As discussed previously, to achieve Nyquist sampling and match the microscope resolution using GFP (510 nm), the camera resolution should reach 0.22 μm. Table 2 shows that for a 40x objective, a 6.5 μm pixel is too large as the resulting camera resolution is 0.37 μm. A 6.5 μm pixel is considered sufficient for 60x magnification, however, as the resulting camera resolution reaches 0.25 μm.
A smaller pixel is therefore required to achieve Nyquist sampling at 40x. Table 3 shows that a smaller pixel size of 4.25 μm reaches a camera resolution of 0.24 μm with 40x magnification which satisfies Nyquist.
The data presented in this section illustrates that the lowest magnification that can be used is limited by the pixel size of the camera, which needs to be small enough to match the microscope resolution.
A smaller pixel camera allows for a lower magnification to be used which has the advantage of seeing more of the sample in the field of view.
Summary
There are two types of resolution; microscope resolution and camera resolution. Microscope resolution is determined by the numerical aperture of the objective and the emission wavelength whereas camera resolution is determined by pixel size.

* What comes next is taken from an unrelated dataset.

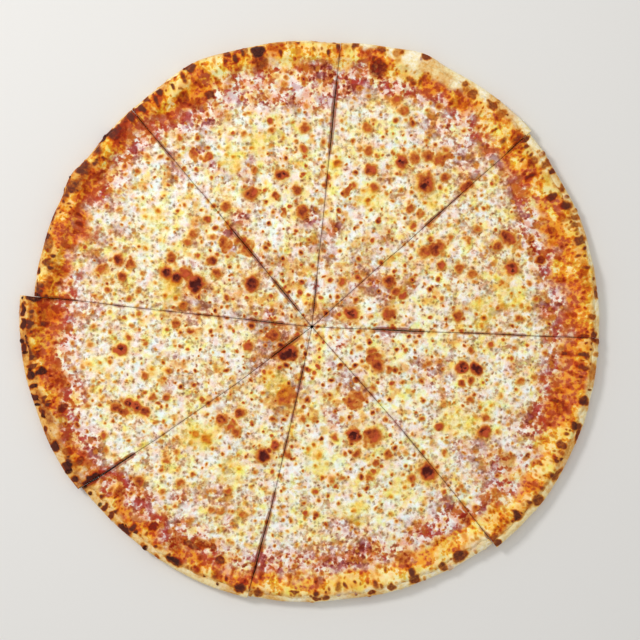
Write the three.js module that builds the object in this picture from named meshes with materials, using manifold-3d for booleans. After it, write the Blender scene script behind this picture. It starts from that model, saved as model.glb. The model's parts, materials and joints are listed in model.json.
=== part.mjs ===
// Cheese pizza: a thin round of baked dough with a low puffed rim, tomato sauce and melted cheese,
// cut into eight slices that still lie together.
//
// Millimetres, +Z up. The pizza rests on Z = 0 with its middle over the origin; +X is 3 o'clock and
// +Y is 12 o'clock as it is seen from above. Each layer is turned round the middle, given the uneven
// rim of the slice it is for, and parted from its neighbours along two strokes of a cutter.

import * as THREE from "three";
import { mergeVertices } from "three/addons/utils/BufferGeometryUtils.js";
import Module from "manifold-3d";

const wasm = await Module();
wasm.setup();

// ---- driving dimensions ----

const PIZZA_RADIUS = 203; // a 16 inch pizza
const BASE_THICKNESS = 4; // dough under the sauce
const SAUCE_THICKNESS = 0.9;
const CHEESE_THICKNESS = 2.6;
const LAYER_GAP = 0.3; // clearance between touching layers

const RIM_HEIGHT = 12.4; // top of the puffed rim
const RIM_CREST = 8; // from the outer edge in to the rim's crest
const RIM_SLOPE = 8; // how far the crest takes to fall to the base, inwards

const SAUCE_EDGE = 15; // bare rim outside the sauce
const CHEESE_EDGE = 6; // bare rim outside the cheese
const CHEESE_EDGE_THICKNESS = 0.8;
const CHEESE_TAPER = 24; // from its thin edge in to its full thickness
const CHEESE_STEP_DOWN = { from: 1, to: 5 }; // outside the sauce's edge it comes down to the dough
const CHEESE_EDGE_WOBBLE = 1.7; // how far the melted edge runs in and out
const WOBBLE_DEPTH = 2; // how far in from the edge the wobble reaches

const CUT_CROSSING = new THREE.Vector2(0.7, -3.5); // where the strokes meet, off the middle
const CUT_WIDTH = 0.8;
const CUT_REACH = 234; // from the crossing to well past the rim
const CUT_STEPS = 6;

const SEGMENTS = 88; // steps round the pizza
const RIM_STEPS = 6; // steps from the underside round to the crest
const CHEESE_STEPS = 16; // steps across the cheese inside the rim
const DEGREE = Math.PI / 180;

// The eight cuts, counterclockwise from 3 o'clock. bow is how far a stroke strays to its left halfway
// out. rim is the pizza's reach past PIZZA_RADIUS on the slice that starts at that cut: at the cut,
// in the slice's middle and at its other side. Slices that slid apart leave steps in the outline.
const CUTS = [
  { angle: -2.3, bow: 0, rim: [2.2, 1.8, 2.1] },
  { angle: 41.7, bow: 0, rim: [4.5, 2.0, -3.3] },
  { angle: 84.2, bow: 0, rim: [-3.7, -3.0, -6.0] },
  { angle: 129.8, bow: -0.8, rim: [-5.8, -5.2, -5.0] },
  { angle: 173.7, bow: 0, rim: [5.0, 2.9, 0.9] },
  { angle: 214.4, bow: 3.5, rim: [-1.9, -2.6, -1.2] },
  { angle: 256.2, bow: 2.4, rim: [-2.8, -3.6, 1.0] },
  { angle: 309.7, bow: 2.4, rim: [5.2, 4.4, 1.6] },
];

// Single puffs of the rim: where, how far each pushes the outline out, and its half width in degrees.
const RIM_PUFFS = [
  { angle: 67.5, reach: 3.5, width: 4.5 },
  { angle: 114, reach: 3.3, width: 7 },
  { angle: 148.5, reach: 2.8, width: 3.5 },
];

// Waves that make the whole rim lumpy: how many go round, and where each starts, in degrees.
const RIM_WAVES = [
  { count: 9, start: 20 },
  { count: 13, start: 200 },
  { count: 19, start: 75 },
];
const RIM_LUMP = 0.8; // how far a lump pushes the outline out
const RIM_RISE = 0.13; // share of the rim's height that a lump adds
const RISE_LAG = 10; // degrees by which the high places trail the wide ones

// Waves that make the cheese uneven: the length of each in mm and the way it runs, in degrees.
const CHEESE_WAVES = [
  { length: 41, heading: 15 },
  { length: 34, heading: 80 },
  { length: 37, heading: 140 },
];
const CHEESE_SWELL = 0.55;

// ---- the forms shared by the layers ----

const smooth = (low, high, x) => THREE.MathUtils.smoothstep(x, low, high);
const direction = (degrees) => new THREE.Vector2(Math.cos(degrees * DEGREE), Math.sin(degrees * DEGREE));

// The signed turn in degrees from one direction to another, -180 to 180.
const turnBetween = (from, to) => THREE.MathUtils.euclideanModulo(to - from + 180, 360) - 180;

// How many degrees a slice spans, and the direction of its middle.
function spanOf(index) {
  const start = CUTS[index].angle;
  const span = THREE.MathUtils.euclideanModulo(CUTS[(index + 1) % CUTS.length].angle - start, 360);
  return { span, middle: start + span / 2 };
}

// A sum of waves round the pizza, -1 to 1.
const lumps = (degrees) =>
  RIM_WAVES.reduce((sum, { count, start }) => sum + Math.sin((count * degrees + start) * DEGREE), 0) /
  RIM_WAVES.length;

// A slice's radius in a direction: a parabola through its three reaches, the lumps and the puffs.
function outline(index, degrees) {
  const { span, middle } = spanOf(index);
  const edge = direction(degrees).multiplyScalar(PIZZA_RADIUS).sub(CUT_CROSSING);
  const share = 0.5 + turnBetween(middle, edge.angle() / DEGREE) / span;
  const [first, half, last] = CUTS[index].rim;
  const ends = (first * (1 - share) - last * share) * (1 - 2 * share);
  const puffs = RIM_PUFFS.reduce(
    (sum, puff) => sum + puff.reach * Math.exp(-((turnBetween(puff.angle, degrees) / puff.width) ** 2)),
    0,
  );
  return PIZZA_RADIUS + ends + 4 * half * share * (1 - share) + RIM_LUMP * lumps(degrees) + puffs;
}

// Height of the dough's upper side, a distance in from the outer edge: half an ellipse up to the
// crest, then a slope that falls to the base.
const doughTop = (inset) =>
  inset < RIM_CREST
    ? (RIM_HEIGHT / 2) * (1 + Math.sqrt(1 - ((RIM_CREST - inset) / RIM_CREST) ** 2))
    : BASE_THICKNESS + (RIM_HEIGHT - BASE_THICKNESS) * Math.exp(-(((inset - RIM_CREST) / RIM_SLOPE) ** 2));

const sauceUnderside = (inset) => doughTop(inset) + LAYER_GAP;
const sauceTop = (inset) => sauceUnderside(inset) + SAUCE_THICKNESS;

// The cheese lies on the sauce, and outside the sauce's edge on the dough.
function cheeseUnderside(inset) {
  const onSauce = smooth(SAUCE_EDGE - CHEESE_STEP_DOWN.to, SAUCE_EDGE - CHEESE_STEP_DOWN.from, inset);
  return doughTop(inset) + LAYER_GAP + (SAUCE_THICKNESS + LAYER_GAP) * onSauce;
}

function cheeseTop(inset) {
  const fullness = smooth(CHEESE_EDGE, CHEESE_EDGE + CHEESE_TAPER, inset);
  return cheeseUnderside(inset) + THREE.MathUtils.lerp(CHEESE_EDGE_THICKNESS, CHEESE_THICKNESS, fullness);
}

const cheeseSwell = (x, y) =>
  CHEESE_WAVES.reduce((sum, { length, heading }) => {
    const along = new THREE.Vector2(x, y).dot(direction(heading));
    return sum + Math.sin((2 * Math.PI * along) / length);
  }, 0) / CHEESE_WAVES.length;

// ---- the layers' sections, which are turned round the middle ----

const point = (inset, height) => new THREE.Vector2(Math.max(PIZZA_RADIUS - inset, 0), height);

// Distances in from the outer edge at which every layer has a ring of points, so that touching
// layers have like facets. They lie close together on the rim.
const RIM_STATIONS = [CHEESE_EDGE, RIM_CREST, 11.5, SAUCE_EDGE, 19, 26];
const RIM_END = RIM_STATIONS.at(-1);

// The rings of a layer that reaches out to an edge, from there in to the middle.
function stations(edge, innerSteps) {
  const step = (PIZZA_RADIUS - RIM_END) / innerSteps;
  const inner = Array.from({ length: innerSteps }, (_, i) => RIM_END + step * (i + 1));
  return [...RIM_STATIONS.filter((inset) => inset >= edge), ...inner];
}

// A flat layer's section: out along its underside from the middle, and back along its top.
function layerSection(edge, under, over, topSteps) {
  const underside = stations(edge, 1).map((inset) => point(inset, under(inset)));
  const top = stations(edge, topSteps).map((inset) => point(inset, over(inset)));
  return [...underside.reverse(), ...top];
}

// The dough's section: its outer half is half an ellipse, from the flat underside to the crest.
function doughSection() {
  const around = Array.from({ length: RIM_STEPS }, (_, i) => {
    const turn = Math.PI * (i / RIM_STEPS - 0.5);
    return point(RIM_CREST * (1 - Math.cos(turn)), (RIM_HEIGHT / 2) * (1 + Math.sin(turn)));
  });
  const top = stations(RIM_CREST, 1);
  return [point(PIZZA_RADIUS, 0), ...around, ...top.map((inset) => point(inset, doughTop(inset)))];
}

const matte = (color, roughness) => new THREE.MeshStandardMaterial({ color, roughness, metalness: 0 });

const layers = [
  { name: "crust", section: doughSection(), material: matte(0xe3bf82, 0.85) },
  {
    name: "sauce",
    section: layerSection(SAUCE_EDGE, sauceUnderside, sauceTop, 1),
    material: matte(0xb8341a, 0.5),
  },
  {
    name: "cheese",
    section: layerSection(CHEESE_EDGE, cheeseUnderside, cheeseTop, CHEESE_STEPS),
    material: matte(0xf2d993, 0.45),
    wobble: CHEESE_EDGE_WOBBLE,
    swell: CHEESE_SWELL,
  },
];

// ---- a layer of one slice ----

function solid(geometry) {
  geometry.deleteAttribute("normal");
  geometry.deleteAttribute("uv");
  const merged = mergeVertices(geometry, 1e-3);
  return new wasm.Manifold(
    new wasm.Mesh({
      numProp: 3,
      vertProperties: new Float32Array(merged.getAttribute("position").array),
      triVerts: new Uint32Array(merged.index.array),
    }),
  );
}

// Turns a section round the middle and gives it the outline and the lumpy rim of one slice. A layer
// that wobbles runs in and out at its edge, and follows the dough's slope there.
function turned({ section, wobble = 0, swell = 0 }, index) {
  const geometry = new THREE.LatheGeometry(section, SEGMENTS).rotateX(Math.PI / 2);
  const edge = Math.max(...section.map((p) => p.x));
  const position = geometry.getAttribute("position");
  const at = new THREE.Vector3();
  for (let i = 0; i < position.count; i++) {
    at.fromBufferAttribute(position, i);
    const degrees = Math.atan2(at.y, at.x) / DEGREE;
    const radius = Math.hypot(at.x, at.y);
    const inset = PIZZA_RADIUS - radius;
    const run = wobble * lumps(2 * degrees) * smooth(edge - WOBBLE_DEPTH, edge, radius);
    const follow = wobble ? doughTop(inset - run) - doughTop(inset) : 0;
    const rise = 1 + RIM_RISE * lumps(degrees + RISE_LAG) * smooth(RIM_END, RIM_CREST, inset);
    const isTop = at.z > cheeseUnderside(inset) + CHEESE_EDGE_THICKNESS / 2;
    const lift = isTop ? swell * cheeseSwell(at.x, at.y) * smooth(SAUCE_EDGE, RIM_END, inset) : 0;
    const spread = ((1 + run / (radius || 1)) * outline(index, degrees)) / PIZZA_RADIUS;
    position.setXYZ(i, at.x * spread, at.y * spread, (at.z + follow) * rise + lift);
  }
  return solid(geometry);
}

// One side of a cut, from near the crossing to past the rim, half the cutter's width off its line.
function cutSide({ angle, bow }, side) {
  return Array.from({ length: CUT_STEPS }, (_, i) => {
    const share = (i + 1) / CUT_STEPS;
    return CUT_CROSSING.clone()
      .addScaledVector(direction(angle), share * CUT_REACH)
      .addScaledVector(direction(angle + 90), bow * Math.sin(Math.PI * share) + (side * CUT_WIDTH) / 2);
  });
}

// The space of one slice: a wedge between two cuts that is taller and wider than the pizza.
function wedge(index) {
  const { span, middle } = spanOf(index);
  const [from, to] = [CUTS[index], CUTS[(index + 1) % CUTS.length]];
  const tipDistance = CUT_WIDTH / 2 / Math.sin((span / 2) * DEGREE);
  const tip = direction(middle).multiplyScalar(tipDistance).add(CUT_CROSSING);
  const beyond = direction(middle).multiplyScalar(CUT_REACH / Math.cos((span / 2) * DEGREE));
  const shape = new THREE.Shape([tip, ...cutSide(from, 1), beyond, ...cutSide(to, -1).reverse()]);
  const prism = new THREE.ExtrudeGeometry(shape, { depth: 3 * RIM_HEIGHT, bevelEnabled: false });
  return solid(prism.translate(0, 0, -RIM_HEIGHT));
}

function meshOf(manifold, name, material) {
  const { vertProperties, triVerts } = manifold.getMesh();
  const geometry = new THREE.BufferGeometry();
  geometry.setAttribute("position", new THREE.BufferAttribute(vertProperties, 3));
  geometry.setIndex(new THREE.BufferAttribute(triVerts, 1));
  geometry.computeVertexNormals();
  const mesh = new THREE.Mesh(geometry, material);
  mesh.name = name;
  return mesh;
}

const pizza = new THREE.Group();
CUTS.forEach((_, index) => {
  const space = wedge(index);
  const slice = new THREE.Group();
  for (const layer of layers) {
    const piece = turned(layer, index).intersect(space);
    slice.add(meshOf(piece, `slice_${index + 1}_${layer.name}`, layer.material));
  }
  pizza.add(slice);
});

export default pizza;
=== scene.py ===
"""A cheese pizza: eight slices that still lie together, baked dark at the rim.

Every slice has three pieces, as it has in the frame: dough, sauce and cheese. They are worked out in
millimetres, from the middle of the pizza, and scaled to metres at the end. An angle is counted in
degrees, counterclockwise from 3 o'clock. An inset is a distance in from the dough's outer edge.
"""

import json

import bmesh
import bpy
import numpy as np
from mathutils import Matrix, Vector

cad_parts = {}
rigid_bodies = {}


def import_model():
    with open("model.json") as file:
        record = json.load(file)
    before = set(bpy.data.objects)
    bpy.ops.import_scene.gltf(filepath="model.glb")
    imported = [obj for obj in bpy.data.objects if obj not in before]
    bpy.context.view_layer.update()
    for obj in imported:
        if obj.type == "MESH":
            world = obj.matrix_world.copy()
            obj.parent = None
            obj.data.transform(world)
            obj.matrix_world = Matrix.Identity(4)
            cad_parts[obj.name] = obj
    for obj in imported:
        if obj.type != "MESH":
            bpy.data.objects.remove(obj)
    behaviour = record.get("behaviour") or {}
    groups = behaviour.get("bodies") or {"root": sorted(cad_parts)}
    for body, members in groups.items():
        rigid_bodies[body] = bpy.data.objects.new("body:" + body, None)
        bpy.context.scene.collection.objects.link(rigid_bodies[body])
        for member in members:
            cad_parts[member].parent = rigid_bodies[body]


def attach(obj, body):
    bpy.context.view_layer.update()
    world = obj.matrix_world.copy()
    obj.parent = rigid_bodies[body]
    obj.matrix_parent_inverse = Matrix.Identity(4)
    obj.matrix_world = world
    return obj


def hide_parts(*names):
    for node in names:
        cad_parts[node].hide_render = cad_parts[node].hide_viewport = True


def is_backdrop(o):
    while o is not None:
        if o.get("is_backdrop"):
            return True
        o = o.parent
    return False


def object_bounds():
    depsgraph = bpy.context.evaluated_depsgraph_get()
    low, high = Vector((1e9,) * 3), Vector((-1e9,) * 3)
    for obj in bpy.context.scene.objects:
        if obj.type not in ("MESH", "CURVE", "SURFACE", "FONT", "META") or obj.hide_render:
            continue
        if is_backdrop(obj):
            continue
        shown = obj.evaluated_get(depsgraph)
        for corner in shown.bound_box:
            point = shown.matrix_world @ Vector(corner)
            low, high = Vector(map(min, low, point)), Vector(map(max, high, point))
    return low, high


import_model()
CAD_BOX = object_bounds()
METRES = 0.001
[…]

It’s possible to reach diffraction-limited resolution with lower (40x) magnification objectives but pixel size becomes limiting. To remedy this, cameras have been developed with smaller pixels to allow researchers to move to lower magnification objectives. This has the advantage of increasing the field of view without sacrificing resolution. Researchers can expect to increase throughput 200% just by switching from 60x to 40x.